Care + Empathy

Brie Scolaro

Out of the group of readings this week, what stook with me the most was walking through the Connection Established simulator. What came up for me is viscerally remembering my own anxiety of that specific time, early pandemic, and the decision trees I myself had to navigate. As a therapist during that time, I also supported 20+ folx a week navigating their own early pandemic decision trees, and with that I absorbed part of the anxiety transferred from my clients onto myself. I thought the simulator was a brilliant way to highlight precarity and care in academia from multiple perspectives / levels of power. Having the reader / user walk through and make their own decisions forces investment in the outcome as opposed to passively observing scenarios. I would say this cultivates a sense of empathy, which as per the Empathy as Ideology Zine, is actually code for a slew of an unlimited set of emotions, experieces, etc (fear, excitement, anxiety).

I am grappling internally with the idea that empathy is a negative thing or tool for further oppresion. I am a therapist, and I do recognize that empathy alone is not enough. But perhaps my definition of empathy is different than the general public. In the therapuetic space, I create a small world, a bubble free of judgement for folx to show up and navigate their tensions. It isnt about empathy – or me prioritizing self over the emotional response of my clients. It is about reflection, being a blank slate for my clients to imprint on, but with that, I represent so much more. I am White and many assumptions can be made about me without my sharing. I take that into the space with me. Culturally, the role of the therapist is also different. For instance, with a Chinese client, my role is to support problem solving and solutions analysis – compared to my queer and trans clients, where the most therapeutic aspect of my work is to sit with them and just see them as the humans they are. I appreciated the Empathy Zine’s evocative nature and how it has left me reflecting on my own relationship with Empathy.

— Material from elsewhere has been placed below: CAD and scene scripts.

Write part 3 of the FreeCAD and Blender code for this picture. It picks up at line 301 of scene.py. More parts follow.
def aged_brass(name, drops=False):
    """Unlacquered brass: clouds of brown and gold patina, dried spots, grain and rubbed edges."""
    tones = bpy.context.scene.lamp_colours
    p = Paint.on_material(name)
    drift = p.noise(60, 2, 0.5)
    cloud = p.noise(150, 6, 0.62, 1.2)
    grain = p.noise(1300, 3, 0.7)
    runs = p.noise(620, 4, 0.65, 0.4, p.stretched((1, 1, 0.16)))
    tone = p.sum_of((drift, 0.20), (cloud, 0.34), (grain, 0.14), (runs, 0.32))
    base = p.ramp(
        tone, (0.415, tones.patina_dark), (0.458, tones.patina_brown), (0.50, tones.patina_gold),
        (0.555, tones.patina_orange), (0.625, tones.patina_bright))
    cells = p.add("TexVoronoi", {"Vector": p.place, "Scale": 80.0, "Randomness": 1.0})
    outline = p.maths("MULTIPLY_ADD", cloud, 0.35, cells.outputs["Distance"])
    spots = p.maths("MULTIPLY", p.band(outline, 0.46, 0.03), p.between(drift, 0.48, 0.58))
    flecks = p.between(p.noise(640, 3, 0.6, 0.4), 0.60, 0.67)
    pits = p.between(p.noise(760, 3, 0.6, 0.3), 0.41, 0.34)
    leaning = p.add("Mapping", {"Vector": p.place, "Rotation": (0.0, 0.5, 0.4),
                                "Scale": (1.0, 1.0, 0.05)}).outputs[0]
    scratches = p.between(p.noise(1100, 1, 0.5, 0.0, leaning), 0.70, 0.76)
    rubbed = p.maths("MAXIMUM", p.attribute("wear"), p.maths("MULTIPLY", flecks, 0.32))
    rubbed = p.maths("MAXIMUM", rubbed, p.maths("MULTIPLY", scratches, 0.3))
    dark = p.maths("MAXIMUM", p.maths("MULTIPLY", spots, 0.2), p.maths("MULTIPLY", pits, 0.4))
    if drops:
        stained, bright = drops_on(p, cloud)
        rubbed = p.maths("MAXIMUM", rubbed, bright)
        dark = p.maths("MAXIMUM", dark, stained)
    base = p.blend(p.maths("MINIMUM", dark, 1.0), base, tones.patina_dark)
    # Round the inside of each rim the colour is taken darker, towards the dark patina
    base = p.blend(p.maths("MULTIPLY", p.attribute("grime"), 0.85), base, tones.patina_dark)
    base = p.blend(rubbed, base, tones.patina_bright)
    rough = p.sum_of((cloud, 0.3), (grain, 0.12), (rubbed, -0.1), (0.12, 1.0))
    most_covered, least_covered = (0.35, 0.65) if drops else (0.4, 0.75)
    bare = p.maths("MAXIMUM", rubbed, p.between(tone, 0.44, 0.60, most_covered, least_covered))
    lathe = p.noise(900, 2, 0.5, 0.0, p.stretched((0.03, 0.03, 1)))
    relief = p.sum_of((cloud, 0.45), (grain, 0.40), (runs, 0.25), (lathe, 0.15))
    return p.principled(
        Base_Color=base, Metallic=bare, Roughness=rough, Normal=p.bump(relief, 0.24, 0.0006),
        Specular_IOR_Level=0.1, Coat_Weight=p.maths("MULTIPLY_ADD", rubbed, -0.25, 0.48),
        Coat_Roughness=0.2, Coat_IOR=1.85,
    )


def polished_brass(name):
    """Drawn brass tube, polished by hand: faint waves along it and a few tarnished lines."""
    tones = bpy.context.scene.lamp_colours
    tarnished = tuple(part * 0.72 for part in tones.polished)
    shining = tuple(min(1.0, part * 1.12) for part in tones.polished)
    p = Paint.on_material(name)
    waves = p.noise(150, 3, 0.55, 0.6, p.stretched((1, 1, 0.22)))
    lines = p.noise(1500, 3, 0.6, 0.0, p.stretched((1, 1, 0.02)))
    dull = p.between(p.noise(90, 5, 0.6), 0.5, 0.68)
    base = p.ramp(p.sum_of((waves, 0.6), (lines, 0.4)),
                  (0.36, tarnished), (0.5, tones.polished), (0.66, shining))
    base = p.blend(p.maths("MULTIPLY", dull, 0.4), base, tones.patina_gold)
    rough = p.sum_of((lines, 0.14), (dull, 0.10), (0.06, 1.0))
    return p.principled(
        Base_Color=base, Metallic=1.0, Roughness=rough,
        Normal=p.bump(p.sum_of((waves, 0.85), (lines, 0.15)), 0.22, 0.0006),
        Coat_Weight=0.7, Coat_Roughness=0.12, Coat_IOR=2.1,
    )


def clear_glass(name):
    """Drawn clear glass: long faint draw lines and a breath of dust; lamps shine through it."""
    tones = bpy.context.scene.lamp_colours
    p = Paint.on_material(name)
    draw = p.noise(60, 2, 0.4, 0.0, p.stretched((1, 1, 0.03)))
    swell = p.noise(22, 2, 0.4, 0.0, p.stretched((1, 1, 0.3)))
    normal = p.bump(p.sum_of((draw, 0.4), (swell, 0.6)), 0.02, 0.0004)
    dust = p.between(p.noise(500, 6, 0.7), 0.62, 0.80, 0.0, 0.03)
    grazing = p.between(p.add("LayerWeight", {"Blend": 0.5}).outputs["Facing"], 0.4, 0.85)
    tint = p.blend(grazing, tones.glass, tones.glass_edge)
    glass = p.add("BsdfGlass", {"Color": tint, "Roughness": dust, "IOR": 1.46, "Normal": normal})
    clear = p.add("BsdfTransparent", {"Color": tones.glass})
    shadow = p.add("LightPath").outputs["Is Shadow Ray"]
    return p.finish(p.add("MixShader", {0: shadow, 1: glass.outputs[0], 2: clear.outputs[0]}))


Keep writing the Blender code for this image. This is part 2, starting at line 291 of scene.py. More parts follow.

3 thoughts on “Care + Empathy

  1. Jen Hoyer (she/her)

    Brie, your comment that empathy is code for a lot of other things really resonated with me. I’m curious whether you think that increased conversations about empathy in the last few years (I’ve seen that in a lot of classroom teaching spaces I’m connected to, as well as in professional discourse in the library/archives field) has led us to ascribe a lot more meanings to “empathy” than it was meant to hold. When we talk about empathy, are we misusing the word sometimes for things it didn’t originally mean? Should we be more nuanced about what we’re talking about when we talk about empathy?

  2. Adrianna Rios (she/her)

    Hi Brie, thanks for sharing your perspective as a therapist. The simulator also made me recall my experience as an MA student during the pandemic. In the simulator I chose not to grade my students. This was sort of my experience as a student back then, all my professors stated that we will all end up with A’s (as a pandemic bonus). I really liked how the simulator immediately prompted me to an online resource where I could learn more about ungrading. All in all I just wanted to call attention to the format in Connection Established. It has a lot of intention and that entails care.

  3. diana ballesteros (she/they)

    Thanks for sharing, Brie; I can’t begin to imagine how challenging it must have been for you to hold space for others during a pandemic, and like Jen, I’m wondering if the idea of “empathy” was forced to be bigger than what it originally was meant to be. In your description of your therapy spaces, I found myself wondering, do you ever feel yourself “become” your clients? Davis’ zine made me think that empathy as ideology is almost a usurping of marginalized people’s lived experiences. What you described — being a blank slate, witnessing your clients, providing support and guidance — are those strategies a part of an empathy practice? Or is empathy something else altogether?